Excellent point made.


----------



## evenflow1121 (Jul 18, 2006)

Flying Crane said:
			
		

> Like all "reality" TV shows, there is a desire to populate the show with young and attractive people who have a lot of flash and can do the fancy stuff that is turning some martial arts into more of a performance art. I suspect that many of the higher ranking people are older than say, 25 years old and maybe can't do all the flashy fancy acrobatics. They don't have the "sex appeal" that the younger croud has. This is one of the problems I have with this kind of thing. They promote these people as 20 of the "best" martial artists, and that is just not true. There are so many older, more experienced people who could destroy them in an instant, but they are apparently not young enough, attractive enough, and flashy enough to attract a viewing audience. So we get stuck with a bunch of early-20s-something first degree black belts who have a lot of flash, because that is what sells right now.
> 
> It's good eye-candy, but little more than that.


 
Excellent points, this isnt really a serious martial arts show, though I am sure everyone has figured this out.  Its another MTV produced, with a bunch of kids with spikey hair running around, doing their thing, like if they just won Pride or the UFC.


----------



## AceHBK (Jul 18, 2006)

Ok I just saw tonight's episode.
Johnathan's lack of respect for American Karate was soooo uncalled for.  To call it "crap" and to "look down upon" another MA is plain rude escpecially from someone who MADE UP his own MA style!

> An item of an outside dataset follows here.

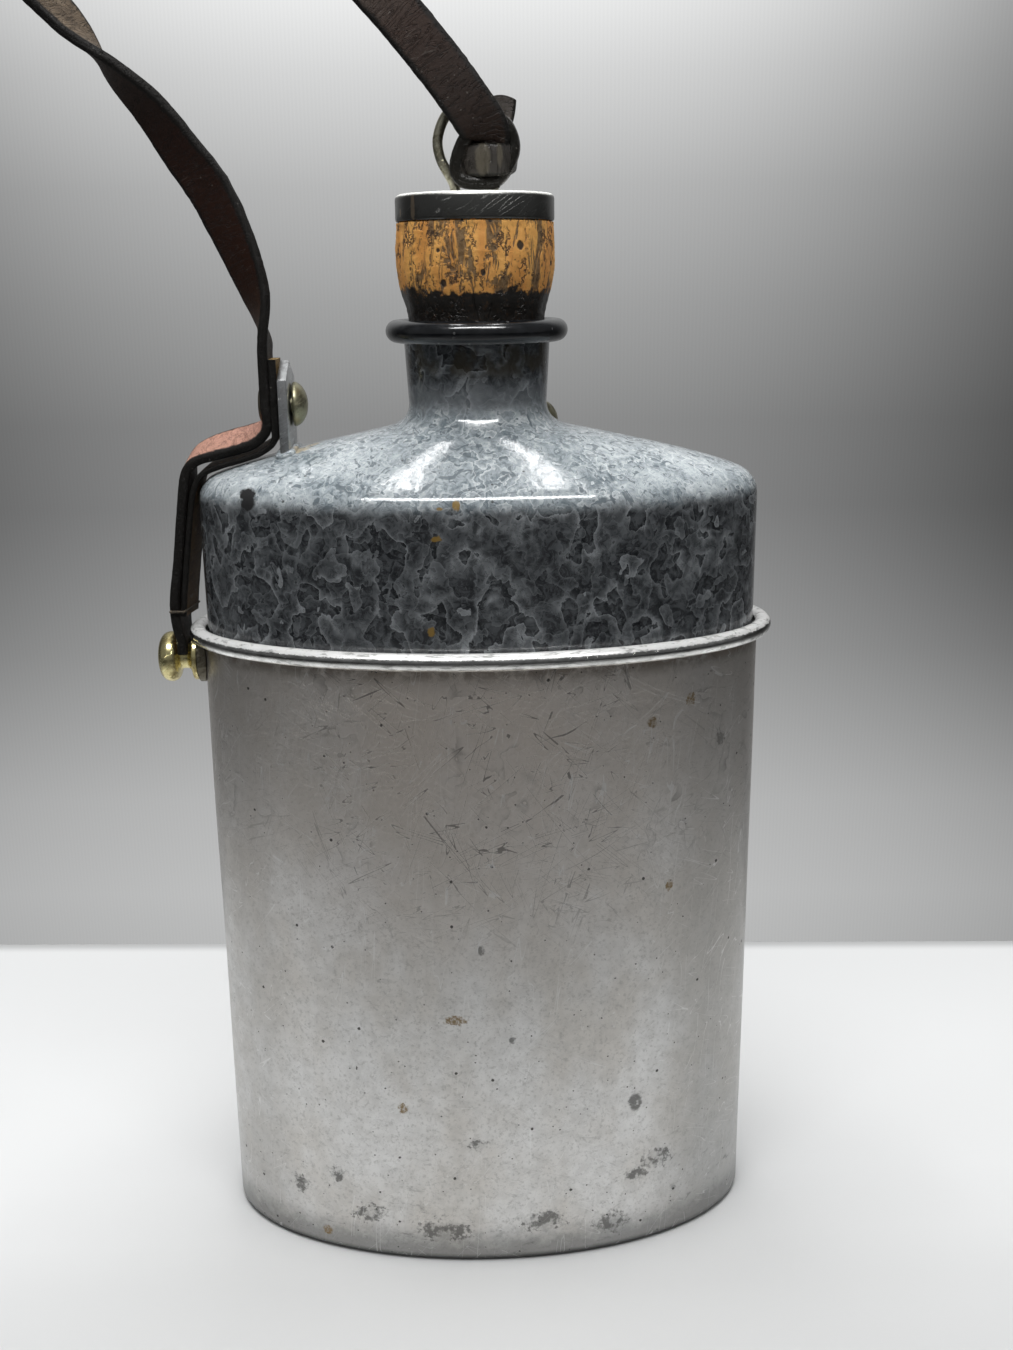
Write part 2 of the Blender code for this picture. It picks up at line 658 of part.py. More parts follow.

I felt bad for the Hapkido guy b/c he was so out of his elemnt b/c he doesnt do point sparring.  Without the ability to use joint locks/manipulation  and never having done point sparring he was ice skating up a hill taking on a TKD'er.  His opponent on the other hand faileed to impress me.  Being a 4th degree and his lack of ability to exercise control showed me he has a long way to go.

I have no problem with it being on MTV...some attention is better than no attention.  Instead of seeing movies with wire work now people can see something that are real and what some styles look like.  I think though that they would do better if all the contestants were TKD and Karate or styles that do point sparring b/c as we saw tonight with the Hapkido guy, things are one sided.


----------



## terryl965 (Jul 18, 2006)

Yea Matt was on the discovery channel about XMA and you are right about Johnathon the man that created his own style knocking Karate. 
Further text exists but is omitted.